§ DATASET EXCERPT
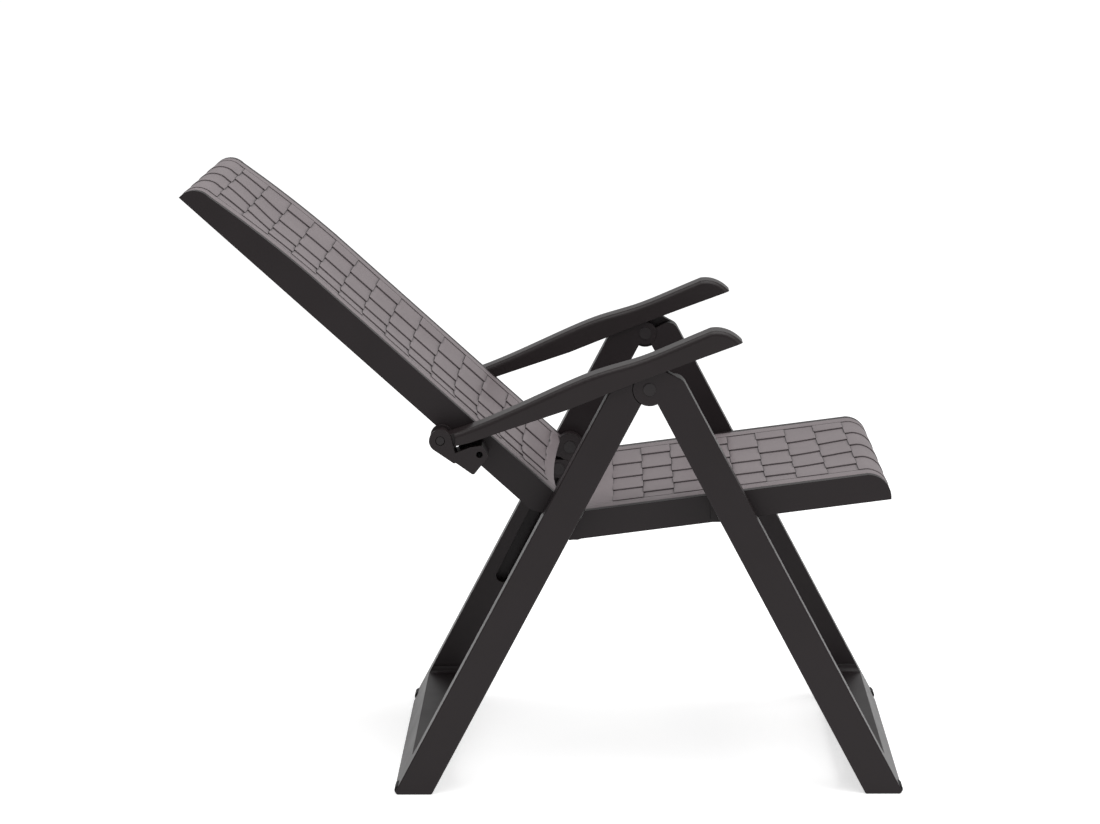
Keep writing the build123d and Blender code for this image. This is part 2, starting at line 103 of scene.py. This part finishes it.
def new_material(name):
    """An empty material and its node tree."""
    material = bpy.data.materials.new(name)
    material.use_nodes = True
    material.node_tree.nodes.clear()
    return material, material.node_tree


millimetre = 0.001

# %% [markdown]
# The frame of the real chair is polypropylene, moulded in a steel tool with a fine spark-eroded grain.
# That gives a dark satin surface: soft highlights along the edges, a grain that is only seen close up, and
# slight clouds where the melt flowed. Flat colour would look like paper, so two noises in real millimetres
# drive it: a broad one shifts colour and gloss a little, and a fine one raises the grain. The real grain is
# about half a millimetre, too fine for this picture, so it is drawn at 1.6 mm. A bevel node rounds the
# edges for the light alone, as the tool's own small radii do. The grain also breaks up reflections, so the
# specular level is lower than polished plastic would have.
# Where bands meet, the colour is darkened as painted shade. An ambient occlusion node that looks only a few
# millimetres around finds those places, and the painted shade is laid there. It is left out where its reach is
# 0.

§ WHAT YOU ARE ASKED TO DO
Print again each line of the listing above, exactly as it appears.

§ FINISHED TASK
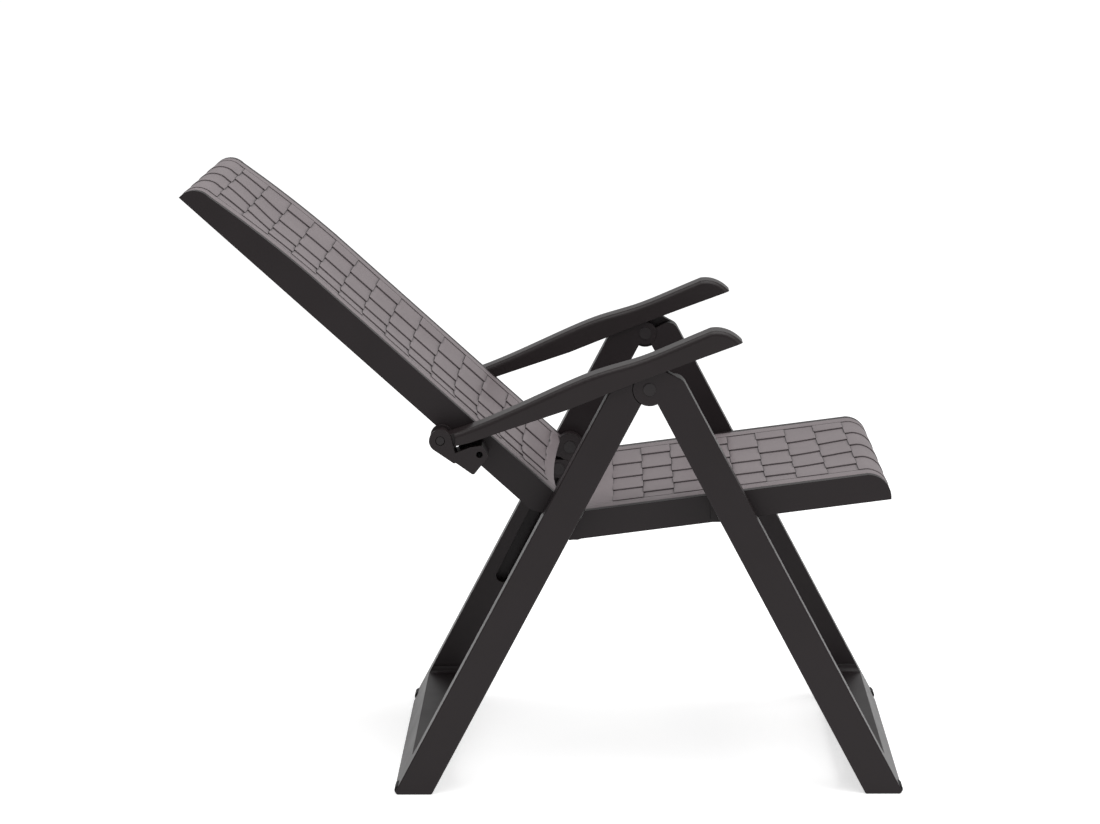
Keep writing the build123d and Blender code for this image. This is part 2, starting at line 103 of scene.py. This part finishes it.
def new_material(name):
    """An empty material and its node tree."""
    material = bpy.data.materials.new(name)
    material.use_nodes = True
    material.node_tree.nodes.clear()
    return material, material.node_tree


millimetre = 0.001

# %% [markdown]
# The frame of the real chair is polypropylene, moulded in a steel tool with a fine spark-eroded grain.
# That gives a dark satin surface: soft highlights along the edges, a grain that is only seen close up, and
# slight clouds where the melt flowed. Flat colour would look like paper, so two noises in real millimetres
# drive it: a broad one shifts colour and gloss a little, and a fine one raises the grain. The real grain is
# about half a millimetre, too fine for this picture, so it is drawn at 1.6 mm. A bevel node rounds the
# edges for the light alone, as the tool's own small radii do. The grain also breaks up reflections, so the
# specular level is lower than polished plastic would have.
# Where bands meet, the colour is darkened as painted shade. An ambient occlusion node that looks only a few
# millimetres around finds those places, and the painted shade is laid there. It is left out where its reach is
# 0.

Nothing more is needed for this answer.